⟨
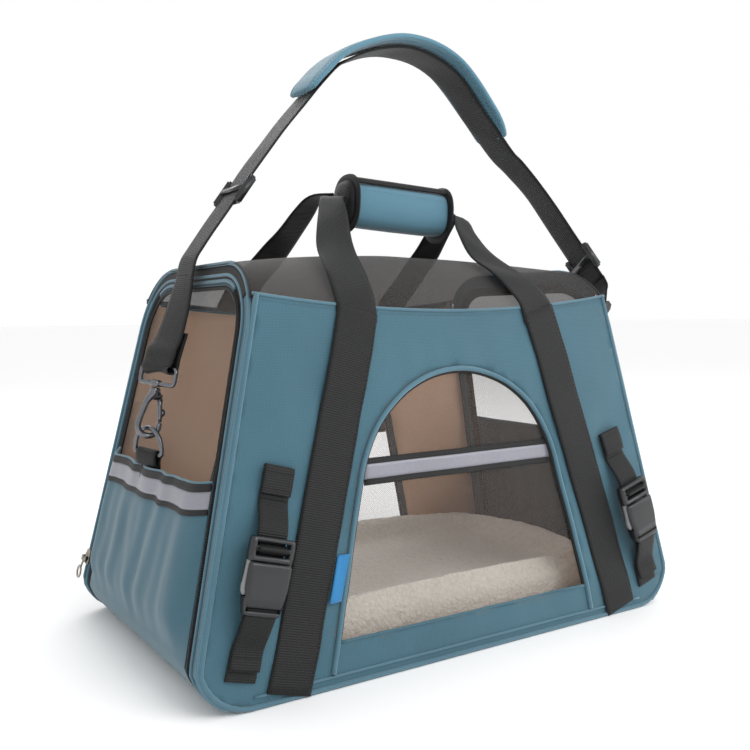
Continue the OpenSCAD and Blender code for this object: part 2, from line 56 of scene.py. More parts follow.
# The bag's driving sizes, in millimetres and degrees, the same as the frame's
bag = dict(length=483, width=280, archTop=308, crownTop=320, lean=12.9, sideRun=0.1, cornerRadius=40,
           archRadius=58, seamX=176, seamEndZ=284, seamMidZ=271, hingeAngle=45)
lean = math.radians(bag["lean"])
sideScale = math.hypot(1, bag["sideRun"])
cornerX = bag["length"] / 2 - math.tan(lean) * bag["cornerRadius"] - bag["cornerRadius"] / math.cos(lean)
cornerTurn = math.pi / 2 - lean
cornerLength = bag["cornerRadius"] * cornerTurn
cornerTopZ = bag["cornerRadius"] * (1 - math.cos(cornerTurn))
archZ = bag["archTop"] - bag["archRadius"]
archY = bag["width"] / 2 - bag["sideRun"] * archZ - bag["archRadius"] * sideScale
hingeT = cornerX + bag["cornerRadius"] * math.radians(bag["hingeAngle"])
rise = bag["seamEndZ"] - bag["seamMidZ"]
seamRadius = (bag["seamX"] ** 2 + rise ** 2) / (2 * rise)


# ---------------- where things lie on the bag ----------------

def clamped(value):
    return min(1, max(0, value))


def seamZ(x):
    return bag["seamMidZ"] + seamRadius - math.sqrt(seamRadius ** 2 - x * x)


def endX(z, inset=0):
    return bag["length"] / 2 - math.tan(lean) * z - inset / math.cos(lean)


def legY(z, inset=0):
    return bag["width"] / 2 - bag["sideRun"] * z - inset * sideScale


def panelSwell(x, z, side):  # how far the soft panel stands proud of the flat one, with its soft folds
    edge = clamped((endX(z) - abs(x)) / 40) * clamped(z / 30) * clamped((seamZ(x) - z) / 40)
    fold = noise.noise(Vector((x / 46 + 7 * side, z / 85, 1.7))) * 1.7
    fold += noise.noise(Vector((x / 17 + z / 60, z / 34, 5.1 + side))) * 0.7
    ends = max(0, abs(x) - 105) / 100
    fold += 1.6 * ends * math.sin((z - 0.55 * abs(x)) / 15) * max(0, math.sin(z / 90))
    return edge * (1.6 + fold)


def panelPoint(x, z, out, side):  # side is -1 for the front and 1 for the back
    normal = Vector((0, side, bag["sideRun"])) / sideScale
    return Vector((x, side * legY(z), z)) + normal * (out + panelSwell(x, z, side))


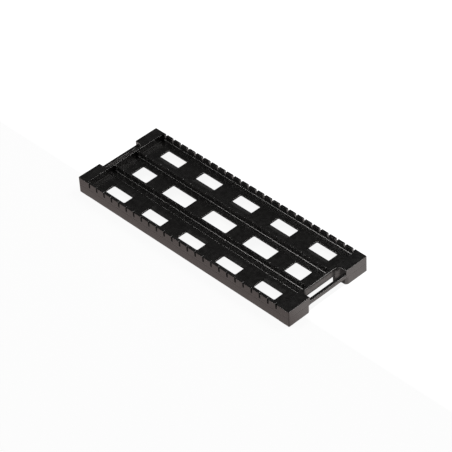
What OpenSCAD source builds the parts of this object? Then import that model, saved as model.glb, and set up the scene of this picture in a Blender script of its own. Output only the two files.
⟩
Challenge.
Give back the whole listing, word for word.

Written solution.
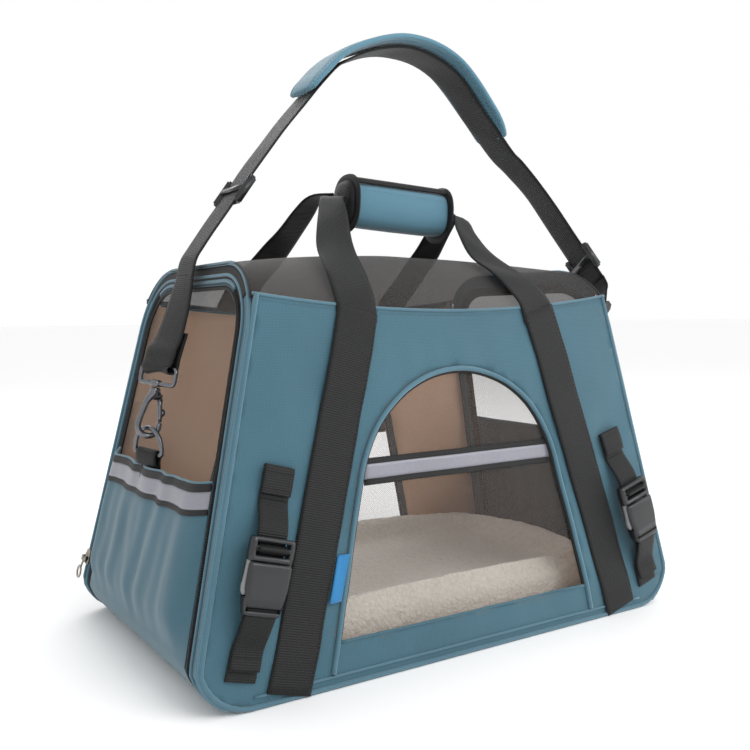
Continue the OpenSCAD and Blender code for this object: part 2, from line 56 of scene.py. More parts follow.
# The bag's driving sizes, in millimetres and degrees, the same as the frame's
bag = dict(length=483, width=280, archTop=308, crownTop=320, lean=12.9, sideRun=0.1, cornerRadius=40,
           archRadius=58, seamX=176, seamEndZ=284, seamMidZ=271, hingeAngle=45)
lean = math.radians(bag["lean"])
sideScale = math.hypot(1, bag["sideRun"])
cornerX = bag["length"] / 2 - math.tan(lean) * bag["cornerRadius"] - bag["cornerRadius"] / math.cos(lean)
cornerTurn = math.pi / 2 - lean
cornerLength = bag["cornerRadius"] * cornerTurn
cornerTopZ = bag["cornerRadius"] * (1 - math.cos(cornerTurn))
archZ = bag["archTop"] - bag["archRadius"]
archY = bag["width"] / 2 - bag["sideRun"] * archZ - bag["archRadius"] * sideScale
hingeT = cornerX + bag["cornerRadius"] * math.radians(bag["hingeAngle"])
rise = bag["seamEndZ"] - bag["seamMidZ"]
seamRadius = (bag["seamX"] ** 2 + rise ** 2) / (2 * rise)


# ---------------- where things lie on the bag ----------------

def clamped(value):
    return min(1, max(0, value))


def seamZ(x):
    return bag["seamMidZ"] + seamRadius - math.sqrt(seamRadius ** 2 - x * x)


def endX(z, inset=0):
    return bag["length"] / 2 - math.tan(lean) * z - inset / math.cos(lean)


def legY(z, inset=0):
    return bag["width"] / 2 - bag["sideRun"] * z - inset * sideScale


def panelSwell(x, z, side):  # how far the soft panel stands proud of the flat one, with its soft folds
    edge = clamped((endX(z) - abs(x)) / 40) * clamped(z / 30) * clamped((seamZ(x) - z) / 40)
    fold = noise.noise(Vector((x / 46 + 7 * side, z / 85, 1.7))) * 1.7
    fold += noise.noise(Vector((x / 17 + z / 60, z / 34, 5.1 + side))) * 0.7
    ends = max(0, abs(x) - 105) / 100
    fold += 1.6 * ends * math.sin((z - 0.55 * abs(x)) / 15) * max(0, math.sin(z / 90))
    return edge * (1.6 + fold)


def panelPoint(x, z, out, side):  # side is -1 for the front and 1 for the back
    normal = Vector((0, side, bag["sideRun"])) / sideScale
    return Vector((x, side * legY(z), z)) + normal * (out + panelSwell(x, z, side))


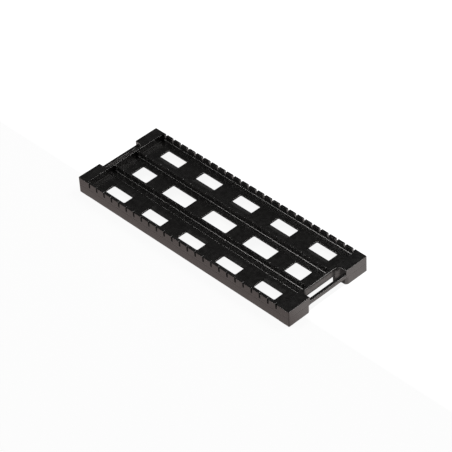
What OpenSCAD source builds the parts of this object? Then import that model, saved as model.glb, and set up the scene of this picture in a Blender script of its own. Output only the two files.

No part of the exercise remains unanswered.